Hansen recalls Rios, who is again in command of La Sirena, from the front lines of the Confederation’s war with Vulcan. Meanwhile, Head of Confederation Security Raffi brings Elnor to San Francisco from Okinawa, where he was captured in a protest against the Confederation.

The bloodthirsty mob attending the Eradication Day ceremony grows restless when Picard fails to shoot the Borg Queen. In the nick of time, Jurati finds a way to outwit the palace’s enhanced security and signal La Sirena to beam everyone aboard. But before our once again reassembled crew can leave on its time travel mission, the Magistrate uses a presidential override to beam aboard La Sirena with guards, and the episode ends with Elnor beaten and gasping on the deck, and Picard and the others at phaser point.

“Penance” puts Picard and his allies in a difficult predicament

“Penance” effectively and efficiently creates a dystopian “circle of hell”—as Picard calls it when his synthetic valet, Harvey (Alex Diehl) brings him coffee instead of his accustomed Earl Grey tea. In both its large strokes and its small details, the Confederation of Earth is creepy and chilling. The Eradication Day ceremony is especially stomach-turning. The event is a barbaric blend of rock concert and Nazi rally, and the throng’s cult-like chants of Picard’s name and his urging him to kill the Borg Queen aren’t that far removed from some public spectacles we’ve seen in recent years.
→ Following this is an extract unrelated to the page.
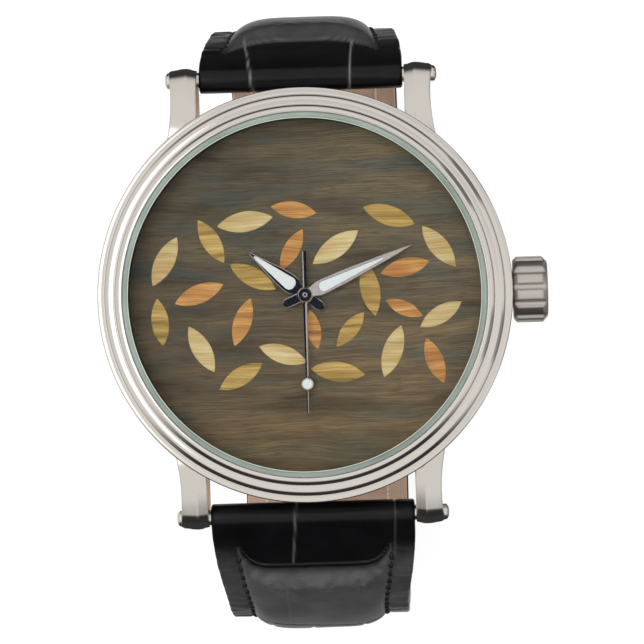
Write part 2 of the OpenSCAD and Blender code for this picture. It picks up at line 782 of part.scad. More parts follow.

Patrick Stewart channels some of his experience playing Ebenezer Scrooge when Picard has to impersonate his Confederation alter ego, the would-be “Borgslayer.” Jeri Ryan also turns in an exceptional performance as Seven. When Raffi hears Seven is president, she says, “Oh, she’s gonna wear that gracefully”—and Seven quickly and more easily impersonates her altered reality counterpart than anyone else. Alison Pill brings some much appreciated comic levity to this episode as Dr. Jurati struggles to navigate the new reality, telling the Magistrate that “Seven” is her nickname for President Hansen because of a drinking game from college days.

It’s too early to tell the full extent of how Annie Wersching’s incarnation of the Borg Queen will differ from Alice Krige’s or Susanna Thompson’s. In “Penance,” Wersching evokes comparisons more to the Hybrids of Battlestar Galactica: unsettling blends of organic life and technology using often cryptic compu-speak, responsible for calculating difficult trajectories—though the Hybrids never had to plot a trip through time. Wersching does manage to elicit a lot of sympathy in viewers for the Queen as she impassively faces the crowds on Eradication Day.

“Penance” takes its title from Q’s comment that whatever Picard will have to do, he must do as “atonement” for some wrong Q refuses to name but thinks Picard knows. The episode contained disappointingly little screen time for John de Lancie, but while he was on screen he commanded the scenes as he always does. The idea that Q is “unstable” even for the entity marks the beginning of what should be an intriguing plot thread as the second season of Star Trek Picard continues.